** WHAT YOU HAVE TO DO **
Set down each line from the one containing "bed(floor(bed_layers / 2), bed_layers" to the one containing "obj.matrix_parent_inverse = Matrix.Identity(4)", inclusive, exactly as written and with nothing further.
┌──
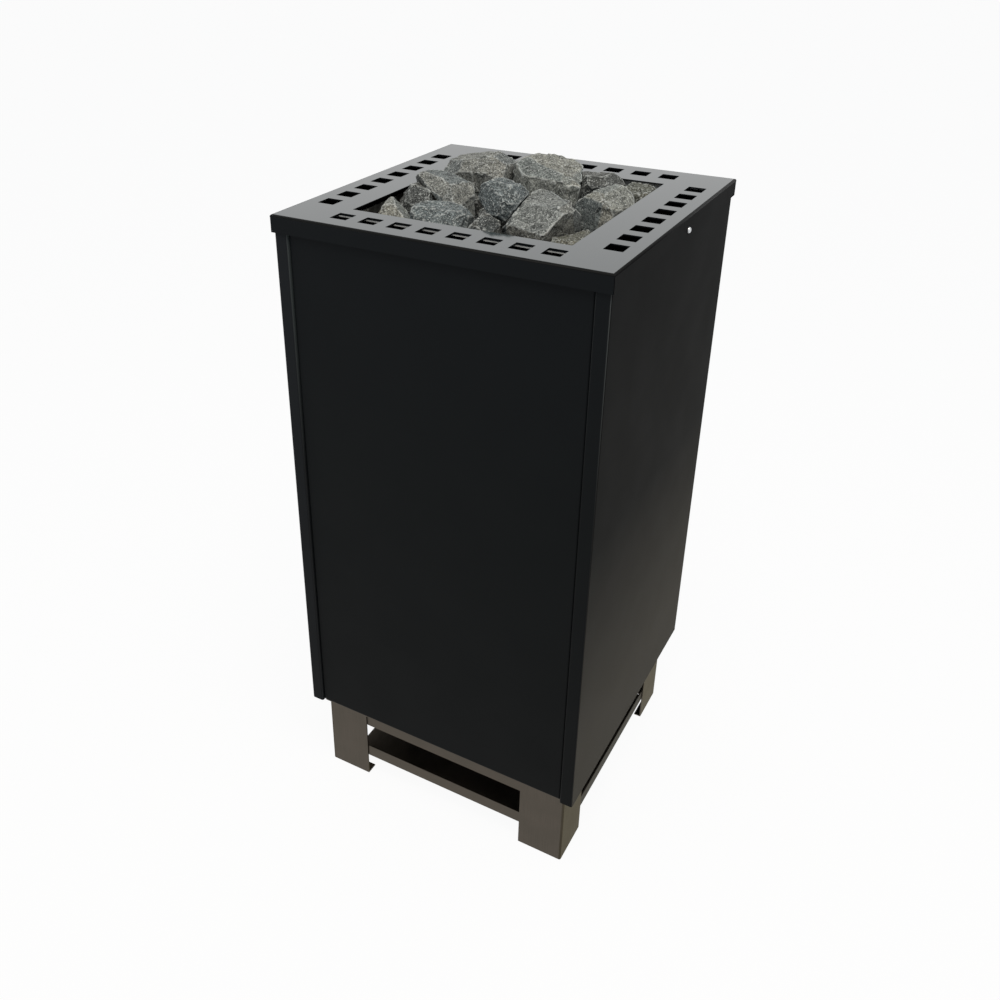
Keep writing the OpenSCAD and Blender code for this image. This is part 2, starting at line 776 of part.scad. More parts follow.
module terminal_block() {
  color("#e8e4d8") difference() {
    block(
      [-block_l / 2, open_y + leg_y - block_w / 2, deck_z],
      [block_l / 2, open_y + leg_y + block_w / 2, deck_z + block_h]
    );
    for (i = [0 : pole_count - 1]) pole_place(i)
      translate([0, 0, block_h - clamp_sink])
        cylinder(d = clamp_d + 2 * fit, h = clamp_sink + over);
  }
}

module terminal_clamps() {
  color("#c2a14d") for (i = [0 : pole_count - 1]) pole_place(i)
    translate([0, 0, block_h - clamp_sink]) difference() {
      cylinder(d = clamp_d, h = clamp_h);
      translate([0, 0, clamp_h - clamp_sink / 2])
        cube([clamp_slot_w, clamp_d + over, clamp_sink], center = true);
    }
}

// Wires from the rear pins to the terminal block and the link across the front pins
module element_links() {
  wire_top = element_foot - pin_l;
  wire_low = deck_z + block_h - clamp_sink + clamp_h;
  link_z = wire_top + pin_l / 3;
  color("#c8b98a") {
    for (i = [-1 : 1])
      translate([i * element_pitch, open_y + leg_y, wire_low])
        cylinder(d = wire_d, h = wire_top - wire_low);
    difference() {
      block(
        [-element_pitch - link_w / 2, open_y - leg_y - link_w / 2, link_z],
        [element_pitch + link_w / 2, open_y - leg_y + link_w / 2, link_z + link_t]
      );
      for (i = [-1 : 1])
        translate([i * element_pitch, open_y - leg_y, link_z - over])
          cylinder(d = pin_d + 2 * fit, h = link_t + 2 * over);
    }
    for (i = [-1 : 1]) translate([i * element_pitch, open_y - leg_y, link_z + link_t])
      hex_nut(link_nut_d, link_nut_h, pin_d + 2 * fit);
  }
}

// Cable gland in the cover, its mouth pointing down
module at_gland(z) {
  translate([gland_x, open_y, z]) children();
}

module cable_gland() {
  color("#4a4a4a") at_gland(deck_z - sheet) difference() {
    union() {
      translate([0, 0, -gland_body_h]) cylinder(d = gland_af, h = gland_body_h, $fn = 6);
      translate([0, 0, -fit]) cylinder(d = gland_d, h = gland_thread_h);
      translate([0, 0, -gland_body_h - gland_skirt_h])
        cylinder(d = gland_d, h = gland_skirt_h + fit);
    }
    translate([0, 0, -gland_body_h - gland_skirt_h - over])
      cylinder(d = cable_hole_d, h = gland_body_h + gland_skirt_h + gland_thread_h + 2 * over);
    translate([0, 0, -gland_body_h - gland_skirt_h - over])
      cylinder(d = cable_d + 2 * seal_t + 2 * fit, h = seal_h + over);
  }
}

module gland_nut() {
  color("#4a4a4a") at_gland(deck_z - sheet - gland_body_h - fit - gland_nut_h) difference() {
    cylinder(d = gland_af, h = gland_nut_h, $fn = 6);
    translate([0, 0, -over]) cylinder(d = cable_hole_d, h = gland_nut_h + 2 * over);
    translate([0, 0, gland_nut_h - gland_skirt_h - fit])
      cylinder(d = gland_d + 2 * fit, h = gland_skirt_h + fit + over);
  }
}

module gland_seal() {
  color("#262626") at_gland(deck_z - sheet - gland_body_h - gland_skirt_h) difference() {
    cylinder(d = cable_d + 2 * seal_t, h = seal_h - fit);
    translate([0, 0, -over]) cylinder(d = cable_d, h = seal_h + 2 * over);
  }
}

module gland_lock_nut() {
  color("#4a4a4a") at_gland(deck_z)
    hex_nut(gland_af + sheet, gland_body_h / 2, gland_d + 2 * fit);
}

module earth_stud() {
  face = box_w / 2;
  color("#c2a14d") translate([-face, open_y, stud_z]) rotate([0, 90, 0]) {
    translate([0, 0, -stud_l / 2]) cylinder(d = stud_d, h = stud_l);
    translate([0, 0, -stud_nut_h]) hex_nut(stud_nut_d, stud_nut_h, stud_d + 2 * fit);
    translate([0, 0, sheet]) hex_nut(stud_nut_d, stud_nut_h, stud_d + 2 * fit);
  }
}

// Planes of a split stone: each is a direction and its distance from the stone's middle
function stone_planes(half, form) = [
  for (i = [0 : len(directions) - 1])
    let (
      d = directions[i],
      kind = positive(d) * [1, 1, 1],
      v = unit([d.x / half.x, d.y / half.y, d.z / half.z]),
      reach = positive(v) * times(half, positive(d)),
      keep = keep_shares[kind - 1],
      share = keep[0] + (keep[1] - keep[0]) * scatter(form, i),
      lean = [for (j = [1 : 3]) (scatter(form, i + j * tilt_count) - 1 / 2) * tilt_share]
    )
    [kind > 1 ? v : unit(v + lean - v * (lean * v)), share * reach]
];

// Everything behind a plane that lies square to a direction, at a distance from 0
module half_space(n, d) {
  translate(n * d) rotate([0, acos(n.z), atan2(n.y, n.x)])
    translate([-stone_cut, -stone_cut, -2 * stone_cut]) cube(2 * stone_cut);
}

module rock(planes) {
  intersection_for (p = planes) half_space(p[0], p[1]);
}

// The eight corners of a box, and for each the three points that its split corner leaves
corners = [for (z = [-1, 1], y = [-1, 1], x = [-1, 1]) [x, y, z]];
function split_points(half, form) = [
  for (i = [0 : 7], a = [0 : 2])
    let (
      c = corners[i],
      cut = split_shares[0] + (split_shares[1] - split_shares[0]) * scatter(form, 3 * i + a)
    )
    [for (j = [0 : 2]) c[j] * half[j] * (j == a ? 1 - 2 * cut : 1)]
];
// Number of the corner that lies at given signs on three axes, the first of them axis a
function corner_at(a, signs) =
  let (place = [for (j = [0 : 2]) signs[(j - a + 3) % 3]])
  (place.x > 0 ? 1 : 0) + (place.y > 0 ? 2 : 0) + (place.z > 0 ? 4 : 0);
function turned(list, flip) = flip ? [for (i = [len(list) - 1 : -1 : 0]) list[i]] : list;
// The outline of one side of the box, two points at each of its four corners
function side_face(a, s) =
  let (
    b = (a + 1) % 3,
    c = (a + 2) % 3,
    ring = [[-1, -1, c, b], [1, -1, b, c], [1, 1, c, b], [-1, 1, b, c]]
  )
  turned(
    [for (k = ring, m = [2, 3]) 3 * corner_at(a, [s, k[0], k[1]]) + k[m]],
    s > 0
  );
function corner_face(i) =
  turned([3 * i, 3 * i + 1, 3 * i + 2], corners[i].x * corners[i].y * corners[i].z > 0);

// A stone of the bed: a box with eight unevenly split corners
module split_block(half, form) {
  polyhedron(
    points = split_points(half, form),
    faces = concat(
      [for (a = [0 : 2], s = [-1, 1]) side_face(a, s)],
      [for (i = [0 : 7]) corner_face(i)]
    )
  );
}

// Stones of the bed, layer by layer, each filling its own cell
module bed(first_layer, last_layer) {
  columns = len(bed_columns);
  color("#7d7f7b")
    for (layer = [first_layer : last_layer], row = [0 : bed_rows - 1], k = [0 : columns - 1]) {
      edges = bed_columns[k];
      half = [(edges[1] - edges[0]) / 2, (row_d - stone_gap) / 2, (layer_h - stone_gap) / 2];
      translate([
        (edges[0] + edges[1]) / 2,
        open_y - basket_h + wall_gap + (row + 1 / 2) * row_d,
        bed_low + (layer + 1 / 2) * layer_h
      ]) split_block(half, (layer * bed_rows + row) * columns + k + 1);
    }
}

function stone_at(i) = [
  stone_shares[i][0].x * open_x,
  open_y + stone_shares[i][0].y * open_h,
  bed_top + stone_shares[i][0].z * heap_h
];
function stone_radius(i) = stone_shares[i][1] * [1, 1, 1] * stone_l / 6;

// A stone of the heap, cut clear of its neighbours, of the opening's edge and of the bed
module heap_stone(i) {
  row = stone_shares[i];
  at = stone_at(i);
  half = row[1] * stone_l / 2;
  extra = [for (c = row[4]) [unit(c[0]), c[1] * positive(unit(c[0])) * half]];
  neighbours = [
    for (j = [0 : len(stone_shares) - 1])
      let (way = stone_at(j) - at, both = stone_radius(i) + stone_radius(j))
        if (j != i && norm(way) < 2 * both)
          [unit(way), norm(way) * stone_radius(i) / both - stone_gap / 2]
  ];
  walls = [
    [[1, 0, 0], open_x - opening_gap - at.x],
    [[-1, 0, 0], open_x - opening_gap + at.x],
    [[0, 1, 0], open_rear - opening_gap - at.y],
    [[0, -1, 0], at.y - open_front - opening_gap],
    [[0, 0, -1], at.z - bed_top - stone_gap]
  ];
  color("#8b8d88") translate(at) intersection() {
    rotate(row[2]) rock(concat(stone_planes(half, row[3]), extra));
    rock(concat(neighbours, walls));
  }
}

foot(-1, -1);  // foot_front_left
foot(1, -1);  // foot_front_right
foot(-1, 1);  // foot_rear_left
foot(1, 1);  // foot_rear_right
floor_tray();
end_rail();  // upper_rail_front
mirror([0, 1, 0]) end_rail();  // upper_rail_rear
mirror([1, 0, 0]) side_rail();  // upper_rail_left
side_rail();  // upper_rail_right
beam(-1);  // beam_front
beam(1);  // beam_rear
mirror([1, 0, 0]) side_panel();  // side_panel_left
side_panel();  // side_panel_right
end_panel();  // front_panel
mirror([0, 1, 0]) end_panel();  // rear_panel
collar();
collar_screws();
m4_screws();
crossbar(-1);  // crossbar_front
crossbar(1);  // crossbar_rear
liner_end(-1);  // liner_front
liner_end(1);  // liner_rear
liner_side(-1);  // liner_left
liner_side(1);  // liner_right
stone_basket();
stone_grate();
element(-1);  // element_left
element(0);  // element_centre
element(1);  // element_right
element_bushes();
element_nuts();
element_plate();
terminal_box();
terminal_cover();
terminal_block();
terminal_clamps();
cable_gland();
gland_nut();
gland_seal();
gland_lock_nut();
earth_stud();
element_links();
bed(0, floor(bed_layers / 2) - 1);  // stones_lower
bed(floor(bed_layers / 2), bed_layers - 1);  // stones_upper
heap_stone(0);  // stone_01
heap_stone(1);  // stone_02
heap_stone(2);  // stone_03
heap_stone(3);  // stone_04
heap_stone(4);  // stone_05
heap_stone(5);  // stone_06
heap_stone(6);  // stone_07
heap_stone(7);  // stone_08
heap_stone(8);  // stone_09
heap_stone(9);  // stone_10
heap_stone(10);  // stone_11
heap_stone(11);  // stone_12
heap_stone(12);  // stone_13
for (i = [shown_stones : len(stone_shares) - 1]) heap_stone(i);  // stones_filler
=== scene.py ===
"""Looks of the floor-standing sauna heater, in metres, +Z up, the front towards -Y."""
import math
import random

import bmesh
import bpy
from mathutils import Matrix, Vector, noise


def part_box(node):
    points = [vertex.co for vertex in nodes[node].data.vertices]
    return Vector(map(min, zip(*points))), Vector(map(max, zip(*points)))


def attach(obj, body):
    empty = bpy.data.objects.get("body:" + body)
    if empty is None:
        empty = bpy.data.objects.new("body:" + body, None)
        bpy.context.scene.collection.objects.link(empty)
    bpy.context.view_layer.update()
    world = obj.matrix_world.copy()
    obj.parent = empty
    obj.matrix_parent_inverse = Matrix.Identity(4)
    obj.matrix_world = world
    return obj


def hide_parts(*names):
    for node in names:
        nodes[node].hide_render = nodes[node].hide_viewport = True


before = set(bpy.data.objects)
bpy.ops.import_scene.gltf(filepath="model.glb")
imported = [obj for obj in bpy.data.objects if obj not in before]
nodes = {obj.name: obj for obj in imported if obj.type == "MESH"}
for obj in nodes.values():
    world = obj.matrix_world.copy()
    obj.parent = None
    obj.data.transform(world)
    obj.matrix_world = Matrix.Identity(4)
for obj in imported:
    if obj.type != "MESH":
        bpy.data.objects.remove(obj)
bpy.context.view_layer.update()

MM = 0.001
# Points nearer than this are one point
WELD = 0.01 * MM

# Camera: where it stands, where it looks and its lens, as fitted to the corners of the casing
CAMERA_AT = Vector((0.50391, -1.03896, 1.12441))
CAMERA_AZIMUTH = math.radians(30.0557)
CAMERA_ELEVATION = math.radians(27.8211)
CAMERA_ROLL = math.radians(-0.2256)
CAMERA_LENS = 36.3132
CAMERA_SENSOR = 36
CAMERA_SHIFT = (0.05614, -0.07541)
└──
** RESULT OF THE TASK **
bed(floor(bed_layers / 2), bed_layers - 1);  // stones_upper
heap_stone(0);  // stone_01
heap_stone(1);  // stone_02
heap_stone(2);  // stone_03
heap_stone(3);  // stone_04
heap_stone(4);  // stone_05
heap_stone(5);  // stone_06
heap_stone(6);  // stone_07
heap_stone(7);  // stone_08
heap_stone(8);  // stone_09
heap_stone(9);  // stone_10
heap_stone(10);  // stone_11
heap_stone(11);  // stone_12
heap_stone(12);  // stone_13
for (i = [shown_stones : len(stone_shares) - 1]) heap_stone(i);  // stones_filler
=== scene.py ===
"""Looks of the floor-standing sauna heater, in metres, +Z up, the front towards -Y."""
import math
import random

import bmesh
import bpy
from mathutils import Matrix, Vector, noise


def part_box(node):
    points = [vertex.co for vertex in nodes[node].data.vertices]
    return Vector(map(min, zip(*points))), Vector(map(max, zip(*points)))


def attach(obj, body):
    empty = bpy.data.objects.get("body:" + body)
    if empty is None:
        empty = bpy.data.objects.new("body:" + body, None)
        bpy.context.scene.collection.objects.link(empty)
    bpy.context.view_layer.update()
    world = obj.matrix_world.copy()
    obj.parent = empty
    obj.matrix_parent_inverse = Matrix.Identity(4)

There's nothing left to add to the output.